丙午 — The Year of the Fire Horse, A Year Meant to Move - The Wabi Sabi Shop

As one year closes and another begins, we cross a small but meaningful threshold.

In the traditional Japanese calendar, 2026 is known as 丙午 — Hinoe-Uma, the Fire Horse year. It comes around only once every sixty years, and carries with it a particular energy: intensity, momentum, and forward motion.

丙 (hinoe) means fire — brightness, heat, direction. 午 (uma) means horse — strength, movement, the ability to travel far. Together, they suggest a year that does not stay still.

 

A Year That Moves

Hinoe-Uma is often described as a year of action — not reckless speed, but unmistakable motion. A year that favors beginning what has long been held back. That rewards stepping forward before everything feels perfectly ready. That asks something of us.

It's the opposite of waiting quietly on the sidelines.

And yet this energy doesn't demand constant urgency. It invites commitment — to move when the time comes, and to trust that momentum builds once you do.

 

How the Belief Lived in Everyday Life

This wasn't just an abstract idea. You could see it in everyday life — in the birth records of Hinoe-Uma years, which historically ran lower than the years before and after. Families who wanted to avoid having a daughter born under this sign simply chose not to have children at all that year, since having a boy was never guaranteed.

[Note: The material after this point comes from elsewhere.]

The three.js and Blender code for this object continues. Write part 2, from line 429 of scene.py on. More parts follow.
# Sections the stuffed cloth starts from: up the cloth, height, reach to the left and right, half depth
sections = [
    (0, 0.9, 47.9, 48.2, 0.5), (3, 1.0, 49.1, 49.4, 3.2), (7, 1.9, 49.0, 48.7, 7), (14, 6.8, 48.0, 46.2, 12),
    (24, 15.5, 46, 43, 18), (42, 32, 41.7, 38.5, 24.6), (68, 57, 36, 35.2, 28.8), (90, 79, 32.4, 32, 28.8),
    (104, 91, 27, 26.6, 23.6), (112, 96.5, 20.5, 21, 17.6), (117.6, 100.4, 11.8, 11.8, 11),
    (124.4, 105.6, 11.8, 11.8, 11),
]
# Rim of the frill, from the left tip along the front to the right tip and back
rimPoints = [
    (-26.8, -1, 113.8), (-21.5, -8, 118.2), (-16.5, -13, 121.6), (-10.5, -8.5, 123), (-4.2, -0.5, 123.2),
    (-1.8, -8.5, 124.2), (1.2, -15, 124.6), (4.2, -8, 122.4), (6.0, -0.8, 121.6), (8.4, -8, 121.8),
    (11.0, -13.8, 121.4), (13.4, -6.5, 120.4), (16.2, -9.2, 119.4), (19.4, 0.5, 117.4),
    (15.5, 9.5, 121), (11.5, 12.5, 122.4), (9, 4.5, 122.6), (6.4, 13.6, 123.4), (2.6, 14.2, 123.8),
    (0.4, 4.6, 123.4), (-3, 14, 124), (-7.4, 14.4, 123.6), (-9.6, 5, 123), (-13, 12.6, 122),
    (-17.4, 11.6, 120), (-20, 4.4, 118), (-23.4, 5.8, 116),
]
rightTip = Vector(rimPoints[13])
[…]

That demographic gap followed those generations as they grew up — smaller school classes, fewer people competing for the same places later on. And women born in those years sometimes carried the label quietly, hearing it mentioned casually as if it were simply a known fact about them.

Sixty years later, Hinoe-Uma comes around again. Society has changed enormously. And yet the memory hasn't disappeared entirely. It makes you wonder how much these beliefs truly fade — and how much they simply learn to stay quieter.

 

What This Year Asks of Us

Many people enter a new year carrying something unfinished. An idea not yet spoken. A decision that keeps getting postponed. A version of themselves that hasn't quite stepped forward.

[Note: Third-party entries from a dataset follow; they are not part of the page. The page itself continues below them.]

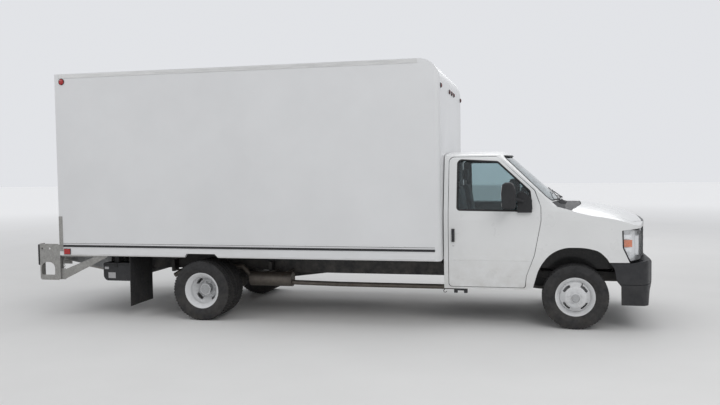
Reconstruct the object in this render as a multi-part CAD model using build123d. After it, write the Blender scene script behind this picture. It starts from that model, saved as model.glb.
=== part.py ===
from build123d import *
import os
from math import cos, hypot, radians, sin, sqrt

# Box truck: a cutaway van cab and chassis with twin rear wheels, carrying a sixteen-foot box.
# +X points forward, +Y to the driver's side and +Z up. The origin is on the ground, at the
# middle of the whole length and width. Sizes are in millimetres.

# Axles and overall length
wheelbase = 4470
front_overhang = 870
rear_overhang = 2290
front_axle_x = (wheelbase + rear_overhang - front_overhang) / 2
rear_axle_x = front_axle_x - wheelbase
front_track = 1763
rear_track = 1974

# Wheels: steel discs of one pattern, mounted dish out at the front and as twins at the rear
tyre_radius = 370
tyre_width = 225
bead_radius = 206
rim_width = 156
rim_lip = 16
rim_wall = 8
disc_offset = 136
disc_wall = 8
disc_face_radius = 112
hub_hole_radius = 62
lug_circle = 165.1
lug_count = 8
hand_hole_count = 4
hand_hole_radius = 140
hand_hole_turn = 30
hand_hole_height = 28
hub_radius = 72
spindle_radius = 30
bearing_gap = 0.5
brake_radius = 150

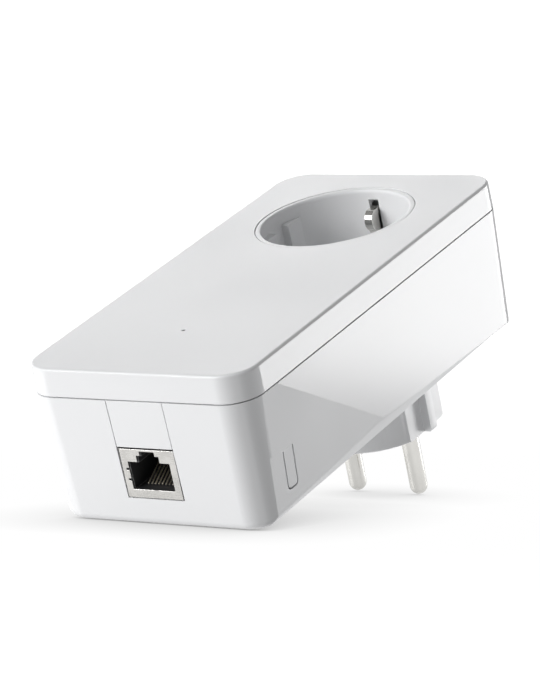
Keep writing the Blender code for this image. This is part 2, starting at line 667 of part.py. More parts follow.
def on_board(name, xs, zs, height, finish, rounding=0.2):
    """A component on the main board, standing towards the front."""
    base = MAIN_BOARD_Y - 0.3
    return part(name, block(xs, (base - height, base), zs, rounding, 1), finish)


def under_board(name, xs, zs, height, finish, rounding=0.2):
    """A component on the mains board, standing towards the back."""
    base = MAINS_BOARD_Y + 0.3
    return part(name, block(xs, (base, base + height), zs, rounding, 1), finish)


def make_network_components():
    on_board("lan_transformer", (-23.0, -9.0), (-82.0, -71.0), 6.0, "chip_black")
    on_board("modem_chip", (-7.0, 7.0), (-64.0, -50.0), 1.2, "chip_black")
    on_board("memory_chip", (12.0, 20.0), (-64.0, -57.0), 1.0, "chip_black", 0.1)
    on_board("crystal", (11.0, 16.0), (-71.0, -67.8), 1.3, "nickel", 0.3)
    sink = on_board("heat_sink", (-9.0, 9.0), (-66.0, -48.0), 9.0, "aluminium", 0.1)
    slots = bmesh.new()
    add_block(slots, (-12.0, 12.0), (-9.1, -5.0), (-70.0, -44.0))
    for i in range(5):
        x = (i - 2) * 3.4
        add_block(slots, (x - 1.0, x + 1.0), (-20.0, -11.2), (-70.0, -44.0))
    cut(sink, slots, "fins")
    coupling = on_board("coupling_transformer", (-24.0, -12.0), (-45.0, -34.0), 9.0, "chip_black", 0.4)
    cut(coupling, block((-22.0, -14.0), (-20.0, -15.4), (-47.0, -32.0)), "core_gap")
    on_board("switch_body", (22.6, 26.6), (-88.7, -83.6), 4.4, "black_plastic")
    plunger = part("switch_plunger", rod(1.2, PLUNGER_X, PLUNGER_YZ, "X", 16), "grey_plastic")
    place_origin(plunger, (PLUNGER_X[0], *PLUNGER_YZ))
    on_board("status_led", (-1.6, 1.6), (LAMP_Z - 1.4, LAMP_Z + 1.4), 1.6, "clear_plastic", 0.3)
    profile = [(0.0, DEPTH - 0.15), (0.4, DEPTH - 0.15), (0.4, DEPTH - 1.4), (1.2, DEPTH - 1.9), (1.2, 11.0),
               (1.6, 10.0), (0.0, 10.0)]
    turned("light_guide", profile, (0.0, LAMP_Z), "clear_plastic", steps=24)


def make_mains_components():
    board = part("mains_board", block((-28.4, 28.4), (MAINS_BOARD_Y - BOARD_THICK, MAINS_BOARD_Y),
                                      (-89.4, -28.4)), "board_green")
    cut(board, rod(2.0, (-40.0, -30.0), (0.0, LAMP_Z), segments=20), "light_guide_hole")
    transformer = under_board("power_transformer", (6.0, 24.0), (-53.0, -37.0), 12.6, "chip_black", 0.5)
    join(transformer, block((8.0, 22.0), (-33.5, -23.4), (-54.6, -35.4), 0.6, 1), "winding")
    under_board("bulk_capacitor", (-25.0, -15.0), (-70.0, -52.0), 10.0, "chip_black", 3.2)
    under_board("x_capacitor", (-14.0, 2.0), (-38.0, -31.0), 12.0, "film_yellow", 0.6)
    under_board("optocoupler", (8.0, 12.6), (-63.0, -56.6), 3.5, "chip_black", 0.1)
    under_board("bridge_rectifier", (15.0, 24.0), (-67.0, -58.0), 3.4, "chip_black", 0.2)
    choke = under_board("common_mode_choke", (-9.0, 3.0), (-53.0, -42.0), 11.0, "copper", 0.8)
    cut(choke, rod(2.2, (-60.0, -35.0), (-3.0, -29.0), "Z", 20), "core_window")
    part("varistor", rod(5.0, (-14.6, -11.4), (-29.2, -47.5), "X", 24), "disc_blue")
    part("fuse", rod(3.6, (-34.6, -26.0), (-22.0, -34.5), "Y", 20), "grey_plastic")
    part("output_capacitor", rod(4.0, (-34.6, -23.6), (20.0, -77.0), "Y", 24), "chip_black")
    part("board_header", block((-27.0, -22.0), (-34.7, -7.5), (-89.0, -83.6)), "black_plastic")
    sheet = part("insulating_sheet", block((-27.0, 27.0), (-21.2, -20.8), (-82.0, -32.0)), "clear_plastic")
    cut(sheet, rod(2.2, (-24.0, -18.0), (0.0, LAMP_Z), segments=20), "light_guide_hole")


make_front_cover()
make_rear_housing()
make_port_filler_panel()
make_pairing_button()
make_case_screws()
make_socket_group()
make_plug_group()
make_jack()
make_main_board()
make_network_components()
make_mains_components()
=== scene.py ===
"""Looks of the powerline adapter: fine shells, materials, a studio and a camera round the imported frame.

Shapes are drawn in millimetres, with y measured from the plane of the housing's back face, where it is 0.
"""

import math

import bmesh
import bpy
from mathutils import Matrix, Vector


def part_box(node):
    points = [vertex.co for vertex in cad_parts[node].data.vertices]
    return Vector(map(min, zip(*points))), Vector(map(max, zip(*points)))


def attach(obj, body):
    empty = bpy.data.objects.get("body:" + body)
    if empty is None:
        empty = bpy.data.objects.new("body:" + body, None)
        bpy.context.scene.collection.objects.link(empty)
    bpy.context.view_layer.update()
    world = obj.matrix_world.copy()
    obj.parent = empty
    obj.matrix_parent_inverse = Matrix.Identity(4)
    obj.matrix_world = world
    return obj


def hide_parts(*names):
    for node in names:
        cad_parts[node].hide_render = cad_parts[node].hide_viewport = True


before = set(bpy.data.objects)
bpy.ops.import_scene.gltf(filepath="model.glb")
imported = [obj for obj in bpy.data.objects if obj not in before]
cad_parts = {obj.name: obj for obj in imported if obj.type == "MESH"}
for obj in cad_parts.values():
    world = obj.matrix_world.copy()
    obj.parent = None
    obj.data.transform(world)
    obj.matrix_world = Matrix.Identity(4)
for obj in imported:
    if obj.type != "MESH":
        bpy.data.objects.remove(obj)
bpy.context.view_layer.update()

MM = 0.001
WALL_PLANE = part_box("rear_housing")[1].y


def span(node):
    """Lowest and highest corner of a CAD node in millimetres, with y measured from the wall plane."""
    low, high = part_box(node)
    shift = Vector((0.0, WALL_PLANE, 0.0))
    return (low - shift) / MM, (high - shift) / MM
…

Hinoe-Uma feels like a year that gently — and sometimes firmly — asks us to stop waiting for conditions that will never be perfect.

Not because we're behind. But because we're ready.

 

I Was Born in the Last One

I was born during the last Hinoe-Uma, in 1966.

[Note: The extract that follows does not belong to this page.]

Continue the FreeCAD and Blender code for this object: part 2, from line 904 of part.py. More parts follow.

For a long time I didn't think much about what that meant. Only later did I begin to feel a quiet connection to the idea of forward motion — of moments when staying still was no longer an option, and something simply needed to move.

Looking back, I don't think of it as pressure. I think of it as permission.

Permission to leap when the ground feels steady enough. Permission to trust momentum. Permission to begin.

 

Entering the Year Ahead

Not every year asks the same thing of us. Some are for gathering. Some are for deepening. And some — like Hinoe-Uma — are for moving.

My wish for this year is simple: may something long-held finally find its way forward.

If this idea resonated — or made you think of a season of change in your own life — I'd love to hear your thoughts below.

If you're curious about other Japanese beliefs that quietly shape everyday life, you might also enjoy reading about Ko, Kenkyo, or Hari-Kuyō.

And if you're drawn to tools made with intention — things chosen for daily use rather than display — our Start Here collection is a good place to begin.

2 comments

Gina

I so appreciate this piece! I, too, was born in 1966 – and besides already feeling like turning 60 is ‘big’ – everything you described above – finally moving forward in a spirit of readiness, carrying forward what is unfinished. There’s a beautiful sense of ’It’s time’ that’s been whispering in my inner ear. Thank you for how you have worded this prompting.

Lori

This is beautiful. Thank you! I am also a fire horse.